§ **SET TASK**
Restate word for word the lines that begin the listing and end with the line holding "stringers, and two".

§ **STORED DATA**
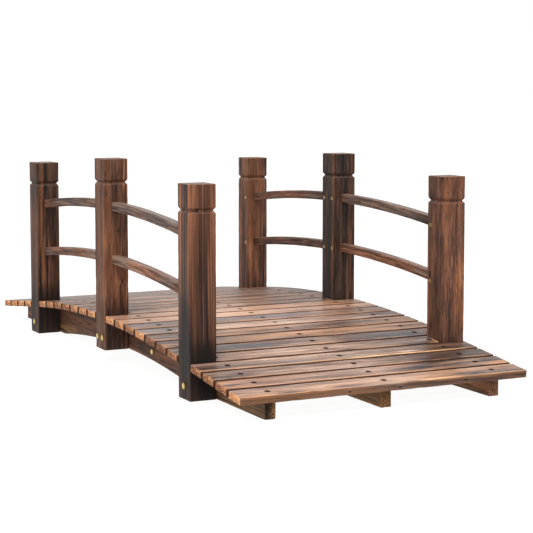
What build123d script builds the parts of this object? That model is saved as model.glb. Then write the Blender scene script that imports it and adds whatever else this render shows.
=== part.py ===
"""Small arched garden footbridge of scorched softwood.

Three arched stringers carry a deck of crosswise slats. Six grooved posts stand against the outer
stringers, and two heights of bowed handrail are mortised between them on each side.

Frame: millimetres, +Z up, origin on the ground under the middle of the bridge. X runs along the
walk, with the front end at +X. The left-hand side, seen from in front, is at -Y.
"""
from build123d import *
from math import asin, cos, degrees, radians, sin, sqrt, tan
import os

# Deck: slats laid across the stringers and spaced along their top line
SLAT_LENGTH = 662.0
SLAT_WIDTH = 54.0
SLAT_THICKNESS = 15.4
SLAT_GAP = 7.0
SLAT_EASE = 2.5
SLATS_EACH_SIDE = 12
END_POST_SLAT = 8

# Stringers: top bowed over the middle and straight down the ramps, underside an arch between feet
STRINGER_THICKNESS = 24.0
STRINGER_CROWN = 97.0
TOP_RADIUS = 3940.0
RAMP_ANGLE = 6.6
UNDER_SPAN = 860.0
UNDER_RISE = 30.5
SLAT_OVERHANG = 14.5
BUTT_GAP = 0.4

# Splice plates behind the butt joint in the middle of each stringer
PLATE_LENGTH = 410.0
PLATE_HEIGHT = 50.0
PLATE_THICKNESS = 18.0
PLATE_BELOW_CROWN = 10.0

# Posts: square, with eased edges and a V-groove round the head
POST_SIDE = 60.0
POST_LENGTH = 444.0
POST_EASE = 2.4
POST_TOP_EASE = 1.8
GROOVE_HEIGHT = 11.8
GROOVE_DEPTH = 4.7
GROOVE_BELOW_TOP = 54.3
POST_CLEARANCE = 0.3

# Handrails: bowed laths let into the posts, at heights below the top of the middle posts
RAIL_HEIGHT = 21.0
RAIL_THICKNESS = 20.0
RAIL_RADIUS = 3850.0
RAIL_EASE = 1.5
RAIL_DROPS = {"upper": 109.7, "lower": 233.0}
MORTISE_DEPTH = 20.0
MORTISE_CLEARANCE = 0.25

SIDES = {"left": -1, "right": 1}
TURN = {"front": 0, "back": 180}


def top_line(along):
    """X, Z and downward slope in degrees on the stringers' top line, along it from the crown."""
    end = 1 if along >= 0 else -1
    bowed = min(abs(along), TOP_RADIUS * radians(RAMP_ANGLE))
    straight = abs(along) - bowed
    slope = bowed / TOP_RADIUS
    x = TOP_RADIUS * sin(slope) + straight * cos(slope)
    z = STRINGER_CROWN - TOP_RADIUS * (1 - cos(slope)) - straight * sin(slope)
    return end * x, z, end * degrees(slope)


def slat_centre(index):
    """Distance along the top line of the middle of a slat, counted from the one at the crown."""
    return index * (SLAT_WIDTH + SLAT_GAP)


def bow_height(radius, crown, x):
    """Height at x of an upward arc of this radius with its crown over the middle of the bridge."""
    return crown - radius + sqrt(radius**2 - x**2)


def upright_face(edges):
    """Outline drawn in X and Z, as a face standing in the plane y = 0."""
    return Plane.XZ * make_face(edges)


# Places that follow from the sizes above
DECK_END = top_line(slat_centre(SLATS_EACH_SIDE) + SLAT_WIDTH / 2)[0]
STRINGER_END = DECK_END - SLAT_OVERHANG
POST_Y = (SLAT_LENGTH - POST_SIDE) / 2
POST_INNER_Y = POST_Y - POST_SIDE / 2
STRINGER_Y = {
    "left": -(POST_INNER_Y - STRINGER_THICKNESS / 2),
    "middle": 0.0,
    "right": POST_INNER_Y - STRINGER_THICKNESS / 2,
}
SLAT_PAST_END_POST = top_line(slat_centre(END_POST_SLAT + 1) - SLAT_WIDTH / 2)[0]
END_POST_X = SLAT_PAST_END_POST - POST_CLEARANCE - POST_SIDE / 2
POST_PLACES = {
    "front": (END_POST_X, 0.0),
    "middle": (0.0, UNDER_RISE),
    "back": (-END_POST_X, 0.0),
}
BAY_START = POST_SIDE / 2 - MORTISE_DEPTH
BAY_END = END_POST_X - POST_SIDE / 2 + MORTISE_DEPTH


def slat(index):
    """Board with eased top edges, flat on the top line, cut short between a pair of posts."""
    beside_posts = abs(index) in (0, END_POST_SLAT)
    length = 2 * (POST_INNER_Y - POST_CLEARANCE) if beside_posts else SLAT_LENGTH
    section = Pos(0, SLAT_THICKNESS / 2) * Rectangle(SLAT_WIDTH, SLAT_THICKNESS)
    top_corners = section.vertices().group_by(Axis.Y)[-1]
    board = extrude(Plane.XZ * fillet(top_corners, SLAT_EASE), length / 2, both=True)
    x, z, slope = top_line(slat_centre(index))
    return Pos(x, 0, z) * Rot(0, slope, 0) * board


def stringer_half(line, end):
    """One half of a stringer, from the butt joint at the crown to its flat foot and square end."""
    under_radius = ((UNDER_SPAN / 2) ** 2 + UNDER_RISE**2) / (2 * UNDER_RISE)
    joint = BUTT_GAP / 2
    ramp_x, ramp_z, _ = top_line(TOP_RADIUS * radians(RAMP_ANGLE))
    end_z = ramp_z - (STRINGER_END - ramp_x) * tan(radians(RAMP_ANGLE))
    foot_x = UNDER_SPAN / 2

    def top(x):
        return x, bow_height(TOP_RADIUS, STRINGER_CROWN, x)

    def under(x):
        return x, bow_height(under_radius, UNDER_RISE, x)

    outline = [
        ThreePointArc(top(joint), top(ramp_x / 2), (ramp_x, ramp_z)),
        Polyline((ramp_x, ramp_z), (STRINGER_END, end_z), (STRINGER_END, 0), (foot_x, 0)),
        ThreePointArc((foot_x, 0), under(foot_x / 2), under(joint)),
        Line(under(joint), top(joint)),
    ]
    half = extrude(upright_face(outline), STRINGER_THICKNESS / 2, both=True)
    return Pos(0, STRINGER_Y[line], 0) * Rot(0, 0, TURN[end]) * half


def splice_plates():
    """A straight plate behind each butt joint, on the stringer's side towards the other posts."""
    plate = Box(PLATE_LENGTH, PLATE_THICKNESS, PLATE_HEIGHT, align=(Align.CENTER, Align.CENTER, Align.MAX))
    offset = (STRINGER_THICKNESS + PLATE_THICKNESS) / 2
    top = STRINGER_CROWN - PLATE_BELOW_CROWN
    rows = [STRINGER_Y["left"] + offset, offset, STRINGER_Y["right"] - offset]
    return Compound([Pos(0, y, top) * plate for y in rows])


def rail_bar(height, end, room=0.0):
    """Bowed lath of one bay with its tenons, at y = 0. With some room it is the mortise's shape."""
    crown = UNDER_RISE + POST_LENGTH - RAIL_DROPS[height]
    bow_axis = Axis((0, 0, crown - RAIL_RADIUS), (0, 1, 0))
    first = degrees(asin((BAY_START - room) / RAIL_RADIUS))
    last = degrees(asin((BAY_END + room) / RAIL_RADIUS))
    section = Rectangle(RAIL_THICKNESS + 2 * room, RAIL_HEIGHT + 2 * room)
    if not room:
        section = chamfer(section.vertices(), RAIL_EASE)
    section = (Plane.YZ * Pos(0, crown) * section).rotate(bow_axis, first)
    bar = revolve(section, axis=bow_axis, revolution_arc=last - first)
    return Rot(0, 0, TURN[end]) * bar


def post(place):
    """Square post with an eased head, a V-groove round it and a mortise for each rail it holds."""
    x, lift = POST_PLACES[place]
    blank = extrude(RectangleRounded(POST_SIDE, POST_SIDE, POST_EASE), POST_LENGTH)
    blank = chamfer(blank.faces().sort_by(Axis.Z)[-1].edges(), POST_TOP_EASE)

    full = Rectangle(POST_SIDE, POST_SIDE)
    waist = Rectangle(POST_SIDE - 2 * GROOVE_DEPTH, POST_SIDE - 2 * GROOVE_DEPTH)
    half = GROOVE_HEIGHT / 2
    neck = loft([Pos(0, 0, -half) * full, waist]) + loft([waist, Pos(0, 0, half) * full])
    groove = Box(2 * POST_SIDE, 2 * POST_SIDE, GROOVE_HEIGHT) - neck
    body = blank - Pos(0, 0, POST_LENGTH - GROOVE_BELOW_TOP) * groove

    body = Pos(x, 0, lift) * body
    for end in TURN:
        if place in (end, "middle"):
            for height in RAIL_DROPS:
                body -= rail_bar(height, end, MORTISE_CLEARANCE)
    return body


def build():
    """Every piece of the bridge in its place, by name."""
    pieces = {}
    for number, index in enumerate(range(SLATS_EACH_SIDE, -SLATS_EACH_SIDE - 1, -1), start=1):
        pieces[f"slat_{number:02d}"] = slat(index)
    for line in STRINGER_Y:
        for end in TURN:
            pieces[f"stringer_{line}_{end}"] = stringer_half(line, end)
    pieces["splice_plates"] = splice_plates()
    for side, sign in SIDES.items():
        for place in POST_PLACES:
            pieces[f"post_{place}_{side}"] = Pos(0, sign * POST_Y, 0) * post(place)
        for height in RAIL_DROPS:
            for end in TURN:
                rail = Pos(0, sign * POST_Y, 0) * rail_bar(height, end)
                pieces[f"rail_{height}_{end}_{side}"] = rail
    return pieces


os.makedirs("parts", exist_ok=True)
for name, shape in build().items():
    export_step(shape, f"parts/{name}.step")
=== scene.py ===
"""Looks of the arched garden footbridge: scorched and brushed softwood, brass and black hardware."""
import itertools
from math import asin, cos, pi, radians, sin, sqrt

import bpy
import numpy as np
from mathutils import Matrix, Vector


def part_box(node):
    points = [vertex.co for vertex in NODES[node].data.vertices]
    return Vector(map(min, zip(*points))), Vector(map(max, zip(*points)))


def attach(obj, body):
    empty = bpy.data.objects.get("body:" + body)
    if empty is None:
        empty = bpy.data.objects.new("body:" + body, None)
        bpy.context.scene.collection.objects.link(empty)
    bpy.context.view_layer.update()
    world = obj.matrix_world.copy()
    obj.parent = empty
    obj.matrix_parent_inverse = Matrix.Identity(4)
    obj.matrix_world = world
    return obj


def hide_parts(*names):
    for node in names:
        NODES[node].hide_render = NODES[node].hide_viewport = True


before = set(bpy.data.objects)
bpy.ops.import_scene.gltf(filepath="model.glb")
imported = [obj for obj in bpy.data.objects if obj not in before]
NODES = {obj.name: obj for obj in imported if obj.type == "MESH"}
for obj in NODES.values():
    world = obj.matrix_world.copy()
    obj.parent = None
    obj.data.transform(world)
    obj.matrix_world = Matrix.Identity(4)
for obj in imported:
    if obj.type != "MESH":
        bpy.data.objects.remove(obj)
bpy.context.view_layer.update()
MM = 0.001

# Metres to the knot or the mark of a piece that has none
FAR = 9.0

# Waviness of the faces and bites out of the edges, with the sizes of their noise in millimetres
SLAT_WEAR = (0.25 * MM, 0.7 * MM)
RAIL_WEAR = (0.2 * MM, 0.5 * MM)
TIMBER_WEAR = (0.3 * MM, 0.6 * MM)
WAVE_CELLS = (70, 24, 24)
BITE_CELLS = (9, 5, 5)
BITTEN_CELLS = (60, 30, 30)
BITE_REACH = 3 * MM
CREASE = 38
METAL_CREASE = 35

# Slats
WORN_RADIUS = 2.2 * MM
LOWER_RADIUS = 0.8 * MM
# Painted highlight, partly rub: the line along each slat's upper edge lies this far in from the edge
HIGHLIGHT_AND_RUB_LINE = 3.08 * MM
SLAT_END_EASE = 1.6 * MM

# Deck: how much darker it is past the crown, and towards its right-hand and left-hand sides; the darkening on
# the right is painted reflection of the dark posts there
REAR_SHADE = 0.23
REAR_FROM = 13
REAR_FADE = 3
RIGHT_SHADE = 0.3
RIGHT_FROM = 40 * MM
LEFT_SHADE = 0.18
LEFT_FROM = 130 * MM

# Posts: the painted shade round their feet starts at FOOT_HIGH above the foot and is full FOOT_FADE below
# that, and FOOT_COOL is the share of warmth that it takes away
GROOVE_BELOW_TOP = 54.3 * MM
GROOVE_HALF = 5.9 * MM
GROOVE_DEPTH = 4.7 * MM
GROOVE_EASE = 0.5 * MM
POST_EDGE = 2.5 * MM
POST_TOP_EDGE = 1.9 * MM
FOOT_HIGH = 130 * MM
FOOT_FADE = 40 * MM
FOOT_COOL = 0.7

# Stringers and the boards behind the posts
STRINGER_THICKNESS = 24 * MM
STRINGER_EDGE = 2 * MM
STRINGER_EASE = 1.2 * MM
NOMINAL_HALF = 20 * MM
PLATE_THICKNESS = 18 * MM
PLATE_EDGE = 1.6 * MM

# Rails
RAIL_RADIUS = 3.850
RAIL_SECTION = (20 * MM, 21 * MM)
RAIL_EDGE = 1.7 * MM
RAIL_EASE = 1 * MM

# Hardware: sizes
DECK_SCREW_HEAD = 5.6 * MM
SCREW_SINK = 0.2 * MM
DIMPLE_DEPTH = 0.4 * MM
DIMPLE_REACH = 6.6 * MM
RAIL_SCREW_HEAD = 4.4 * MM
BOLT_HEAD = 8.2 * MM
BOLT_RISE = 3.4 * MM
BOLT_FLANGE = 0.9 * MM
NUT_ACROSS = 7 * MM
ROUND_STEPS = 32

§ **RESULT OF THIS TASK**
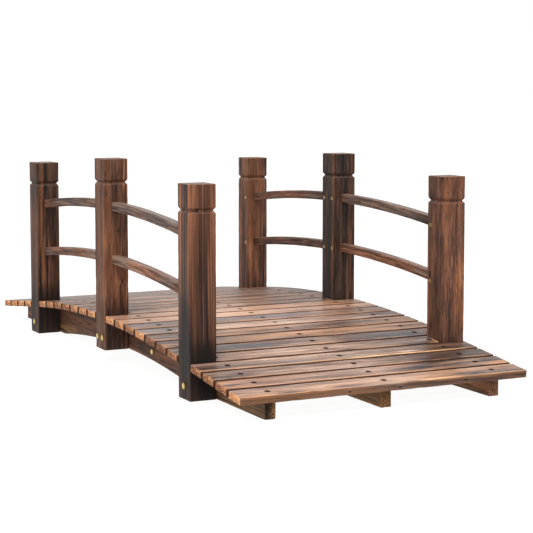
What build123d script builds the parts of this object? That model is saved as model.glb. Then write the Blender scene script that imports it and adds whatever else this render shows.
=== part.py ===
"""Small arched garden footbridge of scorched softwood.

Three arched stringers carry a deck of crosswise slats. Six grooved posts stand against the outer
stringers, and two heights of bowed handrail are mortised between them on each side.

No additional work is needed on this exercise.